24 signs you have a teenager in da house.

Teenager. Noun. A person aged between 13 and 19 years.

That there above is the dictionary definition of a teenager. Now whilst it’s certainly not untrue, it’s also not really giving us an accurate description of what it’s like to be a teenager. Or how it feels to live with one. So that’s why I’ve helpfully put together this handy list –

How you can tell you have a teenager in the house:

1. You don’t even realise they occupy the same house as you until the wi-fi stops working.

2. The pump pack of moisturiser and tissues magically disappear. Every. Single. Night.

3. You need a hazmat suit just to enter their bedroom.

4. You now realise that newborn sleep deprivation was a cakewalk.

5. You are made to feel as if you’ve committed a crime for asking a simple question.

6. You’ve heard the word ‘literally’ misused so many times that you’re surprised your head hasn’t literally exploded.

7. You no longer need to use Google because you have a teenager who knows everything.

8. ‘IDK’ is the standard responses to most of your questions.

9. You suggest that they should hang out with their friends and they continue to stare at the computer screen and mumble, “I am.”

10. You continuously run out of hot water. There was a time when you couldn’t get your child into the shower. Now, you almost have to physically extract them morning and night. On the upside, they’re clean. Which is more than can be said for their bedroom

11. They are always bored. Never bored enough to do the dishes or clean their room, but bored enough to moan about it how bored they are.

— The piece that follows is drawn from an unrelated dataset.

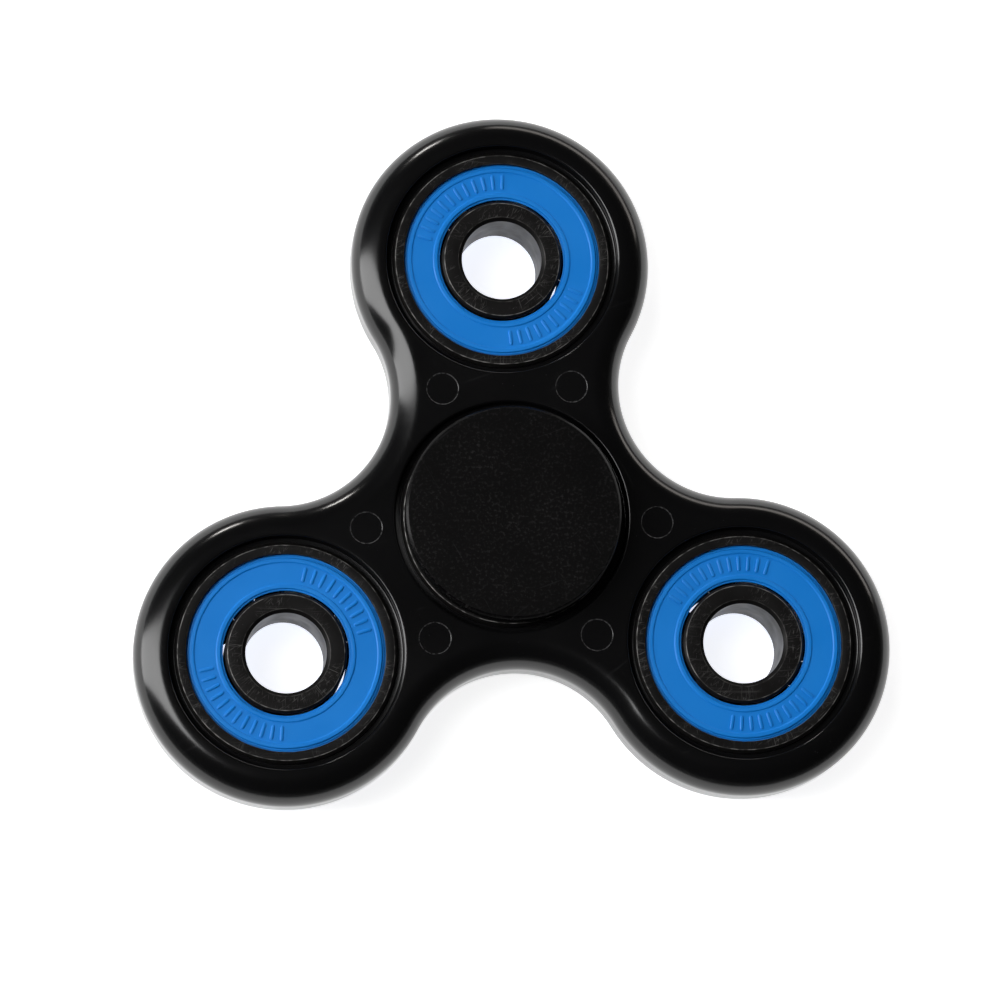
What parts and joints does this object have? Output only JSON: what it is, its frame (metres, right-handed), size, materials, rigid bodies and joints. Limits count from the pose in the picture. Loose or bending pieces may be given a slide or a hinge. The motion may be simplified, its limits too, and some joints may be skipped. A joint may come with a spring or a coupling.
{
  "type": "fidget spinner",
  "caption": "Fidget spinner with rounded arms, a sealed ball bearing in each arm and a central ball bearing held between two finger caps.",
  "frame": {"origin": "centre of the bottom finger cap's flat face, on the spin axis", "axes": "+Z along the spin axis towards the top finger cap, +Y towards arm 1, +X across the two other arms"},
  "size_m": [0.0754, 0.0693, 0.0128],
  "materials": {
    "frame_plastic": "glossy black ABS",
    "cap_plastic": "matte black ABS, spark-eroded texture",
    "ring_steel": "ground bearing steel, blackened",
    "ball_steel": "polished",
    "cage_nylon": "natural nylon",
    "seal_rubber": "satin blue",
    "stiffener_steel": "cold-rolled"
  },
  "bodies": {
    "hub": {"top_cap": "cap_plastic", "bottom_cap": "cap_plastic", "centre_inner_ring": "ring_steel"},
    "centre_ball_set": {"centre_cage": "cage_nylon", "centre_balls": "ball_steel"},
    "spinner": {"frame": "frame_plastic", "centre_outer_ring": "ring_steel", "arm_1_outer_ring": "ring_steel", "arm_1_top_seal": "seal_rubber", "arm_1_bottom_seal": "seal_rubber", "arm_1_top_stiffener": "stiffener_steel", "arm_1_bottom_stiffener": "stiffener_steel", "arm_2_outer_ring": "ring_steel", "arm_2_top_seal": "seal_rubber", "arm_2_bottom_seal": "seal_rubber", "arm_2_top_stiffener": "stiffener_steel", "arm_2_bottom_stiffener": "stiffener_steel", "arm_3_outer_ring": "ring_steel", "arm_3_top_seal": "seal_rubber", "arm_3_bottom_seal": "seal_rubber", "arm_3_top_stiffener": "stiffener_steel", "arm_3_bottom_stiffener": "stiffener_steel"},
    "arm_1_inner": {"arm_1_inner_ring": "ring_steel"},
    "arm_1_ball_set": {"arm_1_cage": "cage_nylon", "arm_1_balls": "ball_steel"},
    "arm_2_inner": {"arm_2_inner_ring": "ring_steel"},
    "arm_2_ball_set": {"arm_2_cage": "cage_nylon", "arm_2_balls": "ball_steel"},
    "arm_3_inner": {"arm_3_inner_ring": "ring_steel"},
    "arm_3_ball_set": {"arm_3_cage": "cage_nylon", "arm_3_balls": "ball_steel"}
  },
  "joints": [
    {"name": "spin", "type": "hinge", "parent": "hub", "child": "spinner", "pos_m": [0, 0, 0.0064], "axis": [0, 0, 1], "continuous": true},
    {"name": "centre_balls_roll", "type": "hinge", "parent": "hub", "child": "centre_ball_set", "pos_m": [0, 0, 0.0064], "axis": [0, 0, 1], "continuous": true},
    {"name": "arm_1_inner_spin", "type": "hinge", "parent": "spinner", "child": "arm_1_inner", "pos_m": [0, 0.0262, 0.0064], "axis": [0, 0, 1], "continuous": true},
    {"name": "arm_1_balls_roll", "type": "hinge", "parent": "spinner", "child": "arm_1_ball_set", "pos_m": [0, 0.0262, 0.0064], "axis": [0, 0, 1], "continuous": true},
    {"name": "arm_2_inner_spin", "type": "hinge", "parent": "spinner", "child": "arm_2_inner", "pos_m": [-0.02269, -0.0131, 0.0064], "axis": [0, 0, 1], "continuous": true},
    {"name": "arm_2_balls_roll", "type": "hinge", "parent": "spinner", "child": "arm_2_ball_set", "pos_m": [-0.02269, -0.0131, 0.0064], "axis": [0, 0, 1], "continuous": true},
    {"name": "arm_3_inner_spin", "type": "hinge", "parent": "spinner", "child": "arm_3_inner", "pos_m": [0.02269, -0.0131, 0.0064], "axis": [0, 0, 1], "continuous": true},
    {"name": "arm_3_balls_roll", "type": "hinge", "parent": "spinner", "child": "arm_3_ball_set", "pos_m": [0.02269, -0.0131, 0.0064], "axis": [0, 0, 1], "continuous": true}
  ],
  "couplings": [
    {"joint": "centre_balls_roll", "follows": "spin", "ratio": 0.6323},
    {"joint": "arm_1_balls_roll", "follows": "arm_1_inner_spin", "ratio": 0.3677},
    {"joint": "arm_2_balls_roll", "follows": "arm_2_inner_spin", "ratio": 0.3677},
    {"joint": "arm_3_balls_roll", "follows": "arm_3_inner_spin", "ratio": 0.3677}
  ]
}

12. There is no food in the house. A teenager’s “snack” consists of approximately 15 weetbix, three ham sandwiches and a litre of milk. You genuinely start to consider purchasing your own farm to cut costs.


13. On any given night, there could have anywhere between one and an entire soccer team of extra mouths to feed at the dinner table.

14. You’ve come to accept the fact that you will be repeating everything you say.

15. All the cups and teaspoons go missing – seriously, where do they put them?

16. You choke your way through clouds of Lynx/Impulse/Celebrity endorsed perfume on the daily. That Britney has a lot to answer for.

17. You find yourself singing along to a song by a manufactured boy band. And you don’t even care anymore.

18. It looks as though there’s been a mini rave in your kitchen after they’ve made themselves a simple sandwich.

19. This statement starts to make more sense: “When your kids are babies you want to eat them up. When they are teens, you wish you had.”

10. You start to use your car keys like dog treats to lure them out the door.

21. Grunting replaces words.

22. You can’t get them into bed at night or out of it in the morning.

23. Text messaging becomes your only means of communication.

24. Lunch is the new breakfast. If you see your teen before midday on a weekend, call the Vatican because you have just witnessed a miracle.

Maybe a more accurate dictionary definition would be “Teenager – A person aged between 13 and 19 years that is subject to irrational outbursts, funky smells, terrible decision making and emotional withdrawal?” Or am I just totally generalising here?

Maybe your teenager is nothing like any of what I’ve written and is instead, even-keeled, communicative and generally joyful. If they are though, you seriously need to let the rest of us in on your secret.

How about you? Can you relate to these points? Have I missed anything?